• **What is asked**
Transcribe only the lines from the line with "Write part 3" through the line with "subtract(rail, join_all(drills))", exactly, counting both of those lines as part of the stretch.

3D code data
★ ★ ★ ★ ★ ★ ★
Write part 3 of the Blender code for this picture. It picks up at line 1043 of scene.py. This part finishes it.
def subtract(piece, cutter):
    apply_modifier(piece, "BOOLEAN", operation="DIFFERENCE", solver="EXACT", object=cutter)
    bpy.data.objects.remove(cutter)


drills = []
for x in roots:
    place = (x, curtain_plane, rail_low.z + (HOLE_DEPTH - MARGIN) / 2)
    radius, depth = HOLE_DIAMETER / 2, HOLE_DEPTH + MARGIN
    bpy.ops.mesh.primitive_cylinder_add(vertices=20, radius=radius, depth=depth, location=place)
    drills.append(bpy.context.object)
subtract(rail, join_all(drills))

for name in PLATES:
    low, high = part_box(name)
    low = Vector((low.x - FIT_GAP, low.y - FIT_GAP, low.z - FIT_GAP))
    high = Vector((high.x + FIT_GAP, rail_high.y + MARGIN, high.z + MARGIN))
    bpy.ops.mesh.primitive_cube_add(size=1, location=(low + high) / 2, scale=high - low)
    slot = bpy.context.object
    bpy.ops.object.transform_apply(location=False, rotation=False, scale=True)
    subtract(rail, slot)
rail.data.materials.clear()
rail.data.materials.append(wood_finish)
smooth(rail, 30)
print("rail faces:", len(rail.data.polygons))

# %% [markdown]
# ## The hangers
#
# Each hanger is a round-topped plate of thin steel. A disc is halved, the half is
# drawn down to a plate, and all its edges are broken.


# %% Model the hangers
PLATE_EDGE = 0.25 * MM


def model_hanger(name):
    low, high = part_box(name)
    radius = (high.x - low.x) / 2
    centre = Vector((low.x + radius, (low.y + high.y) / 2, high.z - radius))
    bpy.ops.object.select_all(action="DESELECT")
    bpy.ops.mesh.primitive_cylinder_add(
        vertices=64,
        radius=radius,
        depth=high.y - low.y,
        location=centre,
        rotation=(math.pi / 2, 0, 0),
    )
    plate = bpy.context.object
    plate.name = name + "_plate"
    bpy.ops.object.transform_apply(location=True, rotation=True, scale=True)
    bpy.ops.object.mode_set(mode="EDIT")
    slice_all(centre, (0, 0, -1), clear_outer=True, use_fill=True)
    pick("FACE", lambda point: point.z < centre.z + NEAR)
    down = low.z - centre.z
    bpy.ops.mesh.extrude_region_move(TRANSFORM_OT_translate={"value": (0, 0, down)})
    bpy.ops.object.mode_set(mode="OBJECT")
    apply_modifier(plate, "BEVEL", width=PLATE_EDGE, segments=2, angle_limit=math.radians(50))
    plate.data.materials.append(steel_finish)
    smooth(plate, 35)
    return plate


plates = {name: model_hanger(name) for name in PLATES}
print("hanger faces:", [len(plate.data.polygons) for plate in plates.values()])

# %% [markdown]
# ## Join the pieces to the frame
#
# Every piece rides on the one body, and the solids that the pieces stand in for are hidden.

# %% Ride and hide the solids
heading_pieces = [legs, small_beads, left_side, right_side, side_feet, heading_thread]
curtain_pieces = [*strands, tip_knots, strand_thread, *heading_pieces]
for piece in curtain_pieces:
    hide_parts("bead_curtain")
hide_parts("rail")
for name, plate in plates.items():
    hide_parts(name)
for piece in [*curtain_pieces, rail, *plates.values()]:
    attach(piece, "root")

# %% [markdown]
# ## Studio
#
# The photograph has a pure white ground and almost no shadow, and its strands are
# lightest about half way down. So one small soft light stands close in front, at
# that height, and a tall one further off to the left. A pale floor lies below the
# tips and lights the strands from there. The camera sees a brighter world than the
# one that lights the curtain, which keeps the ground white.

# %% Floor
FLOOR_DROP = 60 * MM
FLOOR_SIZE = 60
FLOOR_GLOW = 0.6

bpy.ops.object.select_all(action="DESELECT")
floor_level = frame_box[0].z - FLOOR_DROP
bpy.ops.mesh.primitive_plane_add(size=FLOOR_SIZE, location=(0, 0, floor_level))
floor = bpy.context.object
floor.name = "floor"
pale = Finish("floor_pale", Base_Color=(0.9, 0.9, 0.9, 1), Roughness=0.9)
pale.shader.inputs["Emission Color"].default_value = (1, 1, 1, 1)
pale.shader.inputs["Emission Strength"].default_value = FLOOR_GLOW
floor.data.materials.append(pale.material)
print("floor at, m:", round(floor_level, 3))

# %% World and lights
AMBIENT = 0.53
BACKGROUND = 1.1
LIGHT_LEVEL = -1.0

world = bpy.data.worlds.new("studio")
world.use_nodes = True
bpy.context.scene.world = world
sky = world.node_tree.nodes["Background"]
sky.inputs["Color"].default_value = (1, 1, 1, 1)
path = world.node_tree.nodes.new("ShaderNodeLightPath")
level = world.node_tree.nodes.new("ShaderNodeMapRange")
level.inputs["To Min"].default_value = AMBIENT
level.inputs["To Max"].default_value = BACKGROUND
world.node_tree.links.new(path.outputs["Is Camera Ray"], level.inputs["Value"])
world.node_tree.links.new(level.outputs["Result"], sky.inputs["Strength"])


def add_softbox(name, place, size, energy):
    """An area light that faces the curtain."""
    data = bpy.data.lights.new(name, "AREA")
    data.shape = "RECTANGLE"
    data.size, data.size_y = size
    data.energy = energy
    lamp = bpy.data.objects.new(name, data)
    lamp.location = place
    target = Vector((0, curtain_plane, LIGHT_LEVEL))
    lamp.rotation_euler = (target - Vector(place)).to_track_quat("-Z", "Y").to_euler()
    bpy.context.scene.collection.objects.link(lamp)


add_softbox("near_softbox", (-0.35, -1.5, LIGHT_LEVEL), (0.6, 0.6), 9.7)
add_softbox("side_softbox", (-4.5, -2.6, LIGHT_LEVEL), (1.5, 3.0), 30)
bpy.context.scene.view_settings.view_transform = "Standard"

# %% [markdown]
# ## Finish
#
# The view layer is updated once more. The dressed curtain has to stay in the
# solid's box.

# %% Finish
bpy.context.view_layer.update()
★ ★ ★ ★ ★ ★ ★
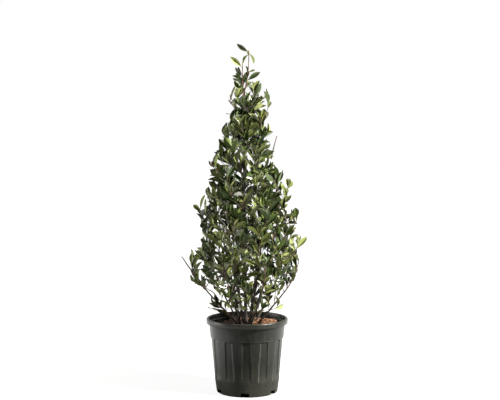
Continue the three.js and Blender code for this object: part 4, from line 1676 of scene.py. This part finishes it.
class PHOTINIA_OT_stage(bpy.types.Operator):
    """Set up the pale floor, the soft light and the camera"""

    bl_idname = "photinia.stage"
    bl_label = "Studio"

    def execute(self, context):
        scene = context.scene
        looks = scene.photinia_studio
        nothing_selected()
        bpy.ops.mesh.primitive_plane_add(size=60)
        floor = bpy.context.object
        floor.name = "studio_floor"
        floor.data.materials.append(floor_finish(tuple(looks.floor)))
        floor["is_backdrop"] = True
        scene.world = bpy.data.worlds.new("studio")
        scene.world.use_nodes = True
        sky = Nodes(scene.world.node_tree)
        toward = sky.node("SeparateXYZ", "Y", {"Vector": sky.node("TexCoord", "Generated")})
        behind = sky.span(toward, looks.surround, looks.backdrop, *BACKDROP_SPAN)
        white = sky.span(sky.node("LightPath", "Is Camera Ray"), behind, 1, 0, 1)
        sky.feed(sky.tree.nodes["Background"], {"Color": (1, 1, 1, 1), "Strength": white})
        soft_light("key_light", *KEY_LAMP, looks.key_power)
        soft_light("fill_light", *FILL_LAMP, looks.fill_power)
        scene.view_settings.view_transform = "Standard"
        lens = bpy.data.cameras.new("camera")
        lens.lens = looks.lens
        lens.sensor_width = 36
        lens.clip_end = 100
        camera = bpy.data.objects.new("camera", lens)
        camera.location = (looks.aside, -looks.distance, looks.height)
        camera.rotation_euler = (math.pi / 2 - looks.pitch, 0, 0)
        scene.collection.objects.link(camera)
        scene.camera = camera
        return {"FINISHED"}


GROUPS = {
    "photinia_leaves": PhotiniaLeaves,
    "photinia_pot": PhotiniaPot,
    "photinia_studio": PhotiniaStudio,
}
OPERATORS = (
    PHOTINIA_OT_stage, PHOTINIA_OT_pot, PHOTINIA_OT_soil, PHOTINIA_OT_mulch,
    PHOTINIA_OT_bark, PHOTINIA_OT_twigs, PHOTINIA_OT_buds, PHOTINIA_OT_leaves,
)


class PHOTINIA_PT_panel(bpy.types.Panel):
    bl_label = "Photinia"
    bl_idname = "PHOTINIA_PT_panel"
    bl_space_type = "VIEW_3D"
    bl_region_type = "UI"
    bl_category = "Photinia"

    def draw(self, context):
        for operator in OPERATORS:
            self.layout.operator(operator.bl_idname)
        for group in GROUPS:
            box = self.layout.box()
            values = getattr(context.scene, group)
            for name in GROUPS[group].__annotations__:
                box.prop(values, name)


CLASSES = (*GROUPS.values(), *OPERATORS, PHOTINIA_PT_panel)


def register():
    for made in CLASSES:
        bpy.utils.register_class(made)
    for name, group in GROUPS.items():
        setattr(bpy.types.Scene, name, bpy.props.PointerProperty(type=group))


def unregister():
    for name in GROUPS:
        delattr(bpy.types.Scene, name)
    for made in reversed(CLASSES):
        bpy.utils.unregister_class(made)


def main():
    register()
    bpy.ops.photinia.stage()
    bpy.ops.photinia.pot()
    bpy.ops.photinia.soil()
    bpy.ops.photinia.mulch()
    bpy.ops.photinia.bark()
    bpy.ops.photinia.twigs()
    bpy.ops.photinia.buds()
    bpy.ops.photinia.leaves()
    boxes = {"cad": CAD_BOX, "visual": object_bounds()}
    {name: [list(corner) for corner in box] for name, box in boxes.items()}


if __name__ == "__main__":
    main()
★ ★ ★ ★ ★ ★ ★
• **Result**
Write part 3 of the Blender code for this picture. It picks up at line 1043 of scene.py. This part finishes it.
def subtract(piece, cutter):
    apply_modifier(piece, "BOOLEAN", operation="DIFFERENCE", solver="EXACT", object=cutter)
    bpy.data.objects.remove(cutter)


drills = []
for x in roots:
    place = (x, curtain_plane, rail_low.z + (HOLE_DEPTH - MARGIN) / 2)
    radius, depth = HOLE_DIAMETER / 2, HOLE_DEPTH + MARGIN
    bpy.ops.mesh.primitive_cylinder_add(vertices=20, radius=radius, depth=depth, location=place)
    drills.append(bpy.context.object)
subtract(rail, join_all(drills))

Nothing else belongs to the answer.